Pop culture obsessives writing for the pop culture obsessed.
Pop culture obsessives writing for the pop culture obsessed.

A ridiculously low number of women directed films in 2018

Karyn Kusama directs Nicole Kidman in Destroyer
Karyn Kusama directs Nicole Kidman in Destroyer
Photo: Sabrina Lantos (Annapurna Pictures)

Even the briefest scan of 2018 in film suggests that last year was a pretty fantastic year for female-centric narratives on screen. Just think of the kickass ladies of Widows, the raunchy lesbian love triangle of The Favourite, the way Debbie Ocean and her gang of criminals took over the Ocean’s franchise, and the coven of witchy ballerinas in the new Suspiria: 2018 didn’t disappoint when it came to movies starring (and about) complex women. But here’s the thing: all of the films mentioned above were directed by men. When you take a peek at the number of women who worked behind the camera in 2018—surprise surprise, not that many!—it’s a much more depressing story.
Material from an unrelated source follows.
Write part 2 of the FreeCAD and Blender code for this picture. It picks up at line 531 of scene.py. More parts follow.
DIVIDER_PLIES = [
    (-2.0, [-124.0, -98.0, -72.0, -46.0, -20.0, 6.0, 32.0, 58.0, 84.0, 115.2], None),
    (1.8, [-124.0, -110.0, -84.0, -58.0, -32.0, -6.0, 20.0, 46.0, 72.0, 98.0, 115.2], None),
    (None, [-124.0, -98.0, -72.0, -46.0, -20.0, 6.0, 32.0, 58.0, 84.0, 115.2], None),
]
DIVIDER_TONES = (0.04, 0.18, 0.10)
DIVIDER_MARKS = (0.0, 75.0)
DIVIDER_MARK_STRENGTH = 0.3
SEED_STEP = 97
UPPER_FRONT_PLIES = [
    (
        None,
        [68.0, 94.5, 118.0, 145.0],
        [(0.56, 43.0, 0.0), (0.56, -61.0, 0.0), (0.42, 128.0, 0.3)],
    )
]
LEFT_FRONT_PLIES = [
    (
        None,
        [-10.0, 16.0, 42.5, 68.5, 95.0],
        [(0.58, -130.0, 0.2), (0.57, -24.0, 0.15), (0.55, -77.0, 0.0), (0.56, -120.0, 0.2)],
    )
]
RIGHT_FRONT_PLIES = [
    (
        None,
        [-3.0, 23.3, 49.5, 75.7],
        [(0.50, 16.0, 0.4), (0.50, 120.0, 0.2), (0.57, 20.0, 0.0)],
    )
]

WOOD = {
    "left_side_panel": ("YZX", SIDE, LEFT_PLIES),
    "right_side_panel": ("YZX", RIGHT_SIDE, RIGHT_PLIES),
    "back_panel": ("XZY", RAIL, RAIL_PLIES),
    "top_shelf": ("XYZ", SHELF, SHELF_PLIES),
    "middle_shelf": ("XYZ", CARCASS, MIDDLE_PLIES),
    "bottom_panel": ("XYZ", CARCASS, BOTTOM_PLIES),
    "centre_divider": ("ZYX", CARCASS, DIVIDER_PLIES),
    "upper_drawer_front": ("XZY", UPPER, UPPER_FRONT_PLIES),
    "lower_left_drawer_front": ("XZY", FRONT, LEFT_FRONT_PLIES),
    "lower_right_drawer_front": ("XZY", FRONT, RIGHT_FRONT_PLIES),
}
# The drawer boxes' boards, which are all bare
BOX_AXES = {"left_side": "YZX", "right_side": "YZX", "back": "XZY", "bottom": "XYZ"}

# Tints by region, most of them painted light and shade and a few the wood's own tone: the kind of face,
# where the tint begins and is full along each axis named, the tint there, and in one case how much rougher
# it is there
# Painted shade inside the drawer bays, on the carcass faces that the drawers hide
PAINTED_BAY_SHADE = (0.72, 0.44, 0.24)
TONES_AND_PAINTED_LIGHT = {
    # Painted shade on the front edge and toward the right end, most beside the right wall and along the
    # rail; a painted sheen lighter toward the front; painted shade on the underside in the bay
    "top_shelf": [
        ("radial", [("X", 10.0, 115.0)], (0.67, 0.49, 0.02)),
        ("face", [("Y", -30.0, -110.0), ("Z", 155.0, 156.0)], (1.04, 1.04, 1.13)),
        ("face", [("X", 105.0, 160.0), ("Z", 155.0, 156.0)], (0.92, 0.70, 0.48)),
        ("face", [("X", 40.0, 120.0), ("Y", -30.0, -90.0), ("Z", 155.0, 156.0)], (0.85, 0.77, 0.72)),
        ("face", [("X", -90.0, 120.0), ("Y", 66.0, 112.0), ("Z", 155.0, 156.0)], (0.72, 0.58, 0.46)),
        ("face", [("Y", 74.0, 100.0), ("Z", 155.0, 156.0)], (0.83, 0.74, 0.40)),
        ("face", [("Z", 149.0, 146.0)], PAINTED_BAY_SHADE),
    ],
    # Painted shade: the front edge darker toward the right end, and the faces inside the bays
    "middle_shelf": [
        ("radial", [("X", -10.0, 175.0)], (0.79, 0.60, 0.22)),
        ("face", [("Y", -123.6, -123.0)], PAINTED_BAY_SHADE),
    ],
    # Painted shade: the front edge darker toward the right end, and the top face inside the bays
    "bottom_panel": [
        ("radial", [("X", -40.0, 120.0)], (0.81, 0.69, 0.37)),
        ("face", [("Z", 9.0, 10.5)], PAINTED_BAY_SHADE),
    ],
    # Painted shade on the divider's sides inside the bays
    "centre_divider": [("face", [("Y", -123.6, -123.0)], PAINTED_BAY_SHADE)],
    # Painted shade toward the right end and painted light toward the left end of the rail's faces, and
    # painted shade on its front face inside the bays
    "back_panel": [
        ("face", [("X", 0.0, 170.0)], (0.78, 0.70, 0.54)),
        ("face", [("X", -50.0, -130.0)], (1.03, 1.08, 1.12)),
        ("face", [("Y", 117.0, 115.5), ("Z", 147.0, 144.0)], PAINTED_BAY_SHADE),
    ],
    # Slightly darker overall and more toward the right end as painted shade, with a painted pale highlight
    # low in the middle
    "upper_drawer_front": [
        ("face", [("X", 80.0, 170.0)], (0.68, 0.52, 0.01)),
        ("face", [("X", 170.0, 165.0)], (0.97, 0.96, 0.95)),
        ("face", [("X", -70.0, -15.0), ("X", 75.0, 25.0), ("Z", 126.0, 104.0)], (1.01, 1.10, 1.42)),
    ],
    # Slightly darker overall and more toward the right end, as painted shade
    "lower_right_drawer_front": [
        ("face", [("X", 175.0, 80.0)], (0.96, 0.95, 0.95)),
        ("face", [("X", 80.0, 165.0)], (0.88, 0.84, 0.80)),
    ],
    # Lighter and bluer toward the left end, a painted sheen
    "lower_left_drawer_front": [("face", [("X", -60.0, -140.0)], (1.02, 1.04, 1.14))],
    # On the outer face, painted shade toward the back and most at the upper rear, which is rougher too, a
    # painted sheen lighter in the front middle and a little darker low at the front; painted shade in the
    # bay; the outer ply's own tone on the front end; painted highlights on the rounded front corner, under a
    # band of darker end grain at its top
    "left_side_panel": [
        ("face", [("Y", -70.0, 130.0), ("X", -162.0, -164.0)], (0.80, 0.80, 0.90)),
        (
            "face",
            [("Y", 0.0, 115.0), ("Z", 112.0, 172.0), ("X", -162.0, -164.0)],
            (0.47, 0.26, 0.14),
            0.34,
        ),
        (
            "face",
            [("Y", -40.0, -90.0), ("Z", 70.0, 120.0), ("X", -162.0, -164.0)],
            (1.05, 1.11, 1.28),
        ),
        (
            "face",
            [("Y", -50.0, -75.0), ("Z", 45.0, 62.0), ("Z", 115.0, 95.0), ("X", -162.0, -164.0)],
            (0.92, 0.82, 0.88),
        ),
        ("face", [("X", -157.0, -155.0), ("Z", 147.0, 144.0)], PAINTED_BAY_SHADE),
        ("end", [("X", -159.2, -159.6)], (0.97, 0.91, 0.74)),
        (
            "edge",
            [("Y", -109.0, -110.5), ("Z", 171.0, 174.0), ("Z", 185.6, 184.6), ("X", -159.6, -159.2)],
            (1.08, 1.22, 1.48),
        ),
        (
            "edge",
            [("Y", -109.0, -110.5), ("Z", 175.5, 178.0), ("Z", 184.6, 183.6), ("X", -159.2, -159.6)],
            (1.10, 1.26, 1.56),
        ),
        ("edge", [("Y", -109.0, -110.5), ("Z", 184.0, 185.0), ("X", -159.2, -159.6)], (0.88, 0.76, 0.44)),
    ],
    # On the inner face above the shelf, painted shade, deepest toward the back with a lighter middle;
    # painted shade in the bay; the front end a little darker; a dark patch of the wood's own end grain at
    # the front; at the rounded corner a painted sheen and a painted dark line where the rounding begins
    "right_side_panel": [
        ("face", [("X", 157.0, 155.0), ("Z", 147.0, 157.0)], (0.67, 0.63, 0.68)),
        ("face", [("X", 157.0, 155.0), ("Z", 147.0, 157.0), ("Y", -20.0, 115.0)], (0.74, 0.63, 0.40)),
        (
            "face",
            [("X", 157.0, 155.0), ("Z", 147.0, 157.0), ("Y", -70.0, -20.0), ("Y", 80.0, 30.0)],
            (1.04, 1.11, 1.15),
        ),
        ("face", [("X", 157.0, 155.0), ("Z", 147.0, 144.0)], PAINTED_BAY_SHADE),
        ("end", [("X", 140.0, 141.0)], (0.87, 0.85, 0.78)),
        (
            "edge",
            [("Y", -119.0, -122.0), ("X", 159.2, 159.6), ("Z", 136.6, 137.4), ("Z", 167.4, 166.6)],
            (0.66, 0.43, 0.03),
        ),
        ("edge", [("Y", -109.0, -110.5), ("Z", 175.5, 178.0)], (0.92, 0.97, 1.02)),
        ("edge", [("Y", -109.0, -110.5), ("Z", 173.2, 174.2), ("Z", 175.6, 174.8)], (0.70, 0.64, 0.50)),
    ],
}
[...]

A new report from San Diego State University (via The Wrap) reveals just how bleak behind-the-scenes representation is for women in the industry. According to the annual study Celluloid Ceiling, women directed fewer films in 2018 than in 2017. Two years ago, 11 percent of the 250 highest-grossing movies were helmed by women, but in 2018 only eight percent were. Here’s another way to think of it: 92 percent of last year’s top films were directed by dudes.
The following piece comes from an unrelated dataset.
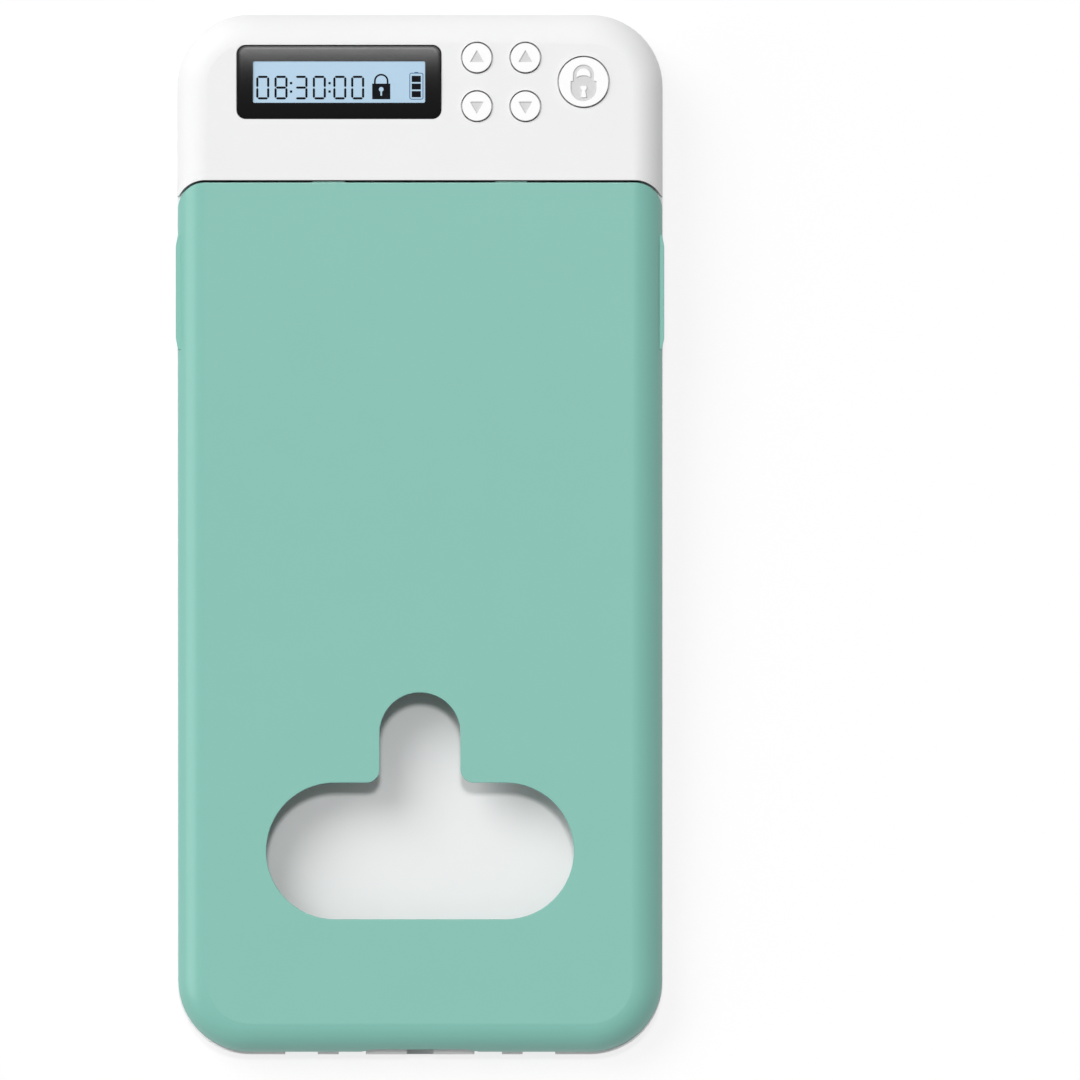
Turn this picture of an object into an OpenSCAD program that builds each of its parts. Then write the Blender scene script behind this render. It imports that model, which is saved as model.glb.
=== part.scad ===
// Timed phone lock box: a wedge-shaped tray with a hinged lid, a control head with
// a countdown display and five buttons, and a motor-driven bolt that holds the lid.
// Millimetres. X right, Y towards the control head, Z up. Origin under the middle,
// on the surface that the feet stand on. Drawn with the lid shut and the bolt drawn back.

/* [Body] */
// Overall length, rear face to front face
body_length = 220; // [210:1:240]
// Overall width of the moulding
body_width = 102.6; // [100:0.2:110]
// Corner radius seen from above
corner_r = 15.3; // [14.5:0.1:16.5]
// Length of the control head
head_length = 35; // [35:0.5:37]
// Height of the tray rim where it meets the head
rim_front = 14.6; // [14.6:0.1:16]
// Height of the tray rim at the rear face
rim_rear = 6.85; // [6.8:0.05:7.6]
// Thickness of the tray's side walls
side_wall = 3.4; // [3:0.1:4]
// Thickness of the wall between tray and head
head_wall = 2.2; // [1.8:0.1:2.2]
// Thickness of the tray floor
floor_t = 1.5; // [1.4:0.1:1.6]
// Thickness of the head's top wall
top_wall = 2; // [1.9:0.1:2.2]
// Width of the soft top edge
soft_width = 6.2; // [5:0.1:6.2]
// Depth of the soft top edge
soft_depth = 4.2; // [3.6:0.1:4.3]

/* [Lid] */
// Thickness of the lid from rim to top face
lid_height = 4.9; // [4.8:0.1:5.4]
// Thickness of the lid's flat wall
lid_skin = 1.8; // [1.6:0.1:2]
// Thickness of the lid's side walls
lid_wall = 3.4; // [3.2:0.1:4]
// Gap between the lid's free edge and the head
lid_gap = 0.5; // [0.4:0.05:0.7]
// Radius of the lid's two free corners
lid_corner_r = 5.7; // [5:0.1:7]
// How far the lid's rear edge stays inside the tray's rear face
lid_setback = 0.6; // [0.5:0.1:0.9]
// Length of each side grip
grip_length = 19.4; // [14:0.2:24]
// How far the side grips stand out
grip_proud = 0.45; // [0.3:0.05:0.6]

/* [Call window] */
// Width of the wide lower part
window_width = 65.1; // [55:0.1:72]
// Height of the wide lower part
window_height = 28.9; // [24:0.1:32]
// Width of the narrow upper stem
stem_width = 17.1; // [12:0.1:22]
// Distance from the top of the stem to the wide part
stem_height = 19.1; // [14:0.1:24]
// Centre of the wide part, from the middle of the body towards the rear
window_offset = 66.85; // [62:0.05:70]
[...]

While the number of women hired as writers, producers, executive producers, and editors has increased slightly since 2017—extreme emphasis on “slightly,” as in, like, one to five percent—the overall numbers are something Hollywood should be ashamed of. Out of last year’s biggest grossing-films, 73 percent had zero women writers, 74 percent had no female editors, and 96 percent had no women cinematographers. Is Hollywood full of Jason Blum clones who think female creatives just don’t exist? (Sadly, yes.)


Dr. Martha Lauzen, the executive director of SDSU’s Center for the Study of Women in Television and Film, says such “radical underrepresentation” will only change if the industry as a whole commits to greater diversity efforts. “Without a large-scale effort mounted by the major players—the studios, talent agencies, guilds, and associations—we are unlikely to see meaningful change,” Lauzen said in a statement.